2.1 absolute Verjährung

§ 209 Abs 3 BAO regelt die absolute Verjährung. Absolut bedeutet, dass selbst an sich taugliche Verlängerungshandlungen (siehe Pkt. 2.2) nicht mehr geeignet sind, den Eintritt der Verjährung noch weiter hinauszuschieben. (Althuber/Tanzer/Unger, BAO Handbuch S. 581).

Das Recht auf Festsetzung einer Abgabe verjährt spätestens zehn Jahre nach Entstehung des Abgabenanspruches (§ 209 Abs 3 BAO). Vor BGBl I 2004/57 (SteuerreformG 2005) hat diese Frist fünfzehn Jahre betragen. Die Verkürzung auf zehn Jahre ist mit in Kraft getreten (§ 323 Abs 16 S 1 BAO).(Vgl Ritz, BAO6, § 209 Rz 36).

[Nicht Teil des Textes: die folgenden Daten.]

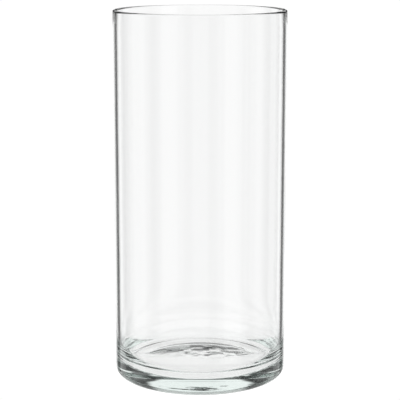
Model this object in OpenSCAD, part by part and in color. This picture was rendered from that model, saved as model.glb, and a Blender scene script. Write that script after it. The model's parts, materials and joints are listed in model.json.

Der Anspruch auf Festsetzung der Einkommensteuer 2008 verjährt somit mit Ablauf des Kalenderjahres 2018.

Im gegenständlichen Fall wurde der Einkommensteuerbescheid 2008 am erlassen. Die bescheidmäßige Festsetzung der Einkommensteuer 2008 erfolgte also vor Ablauf der absoluten Verjährungsfrist.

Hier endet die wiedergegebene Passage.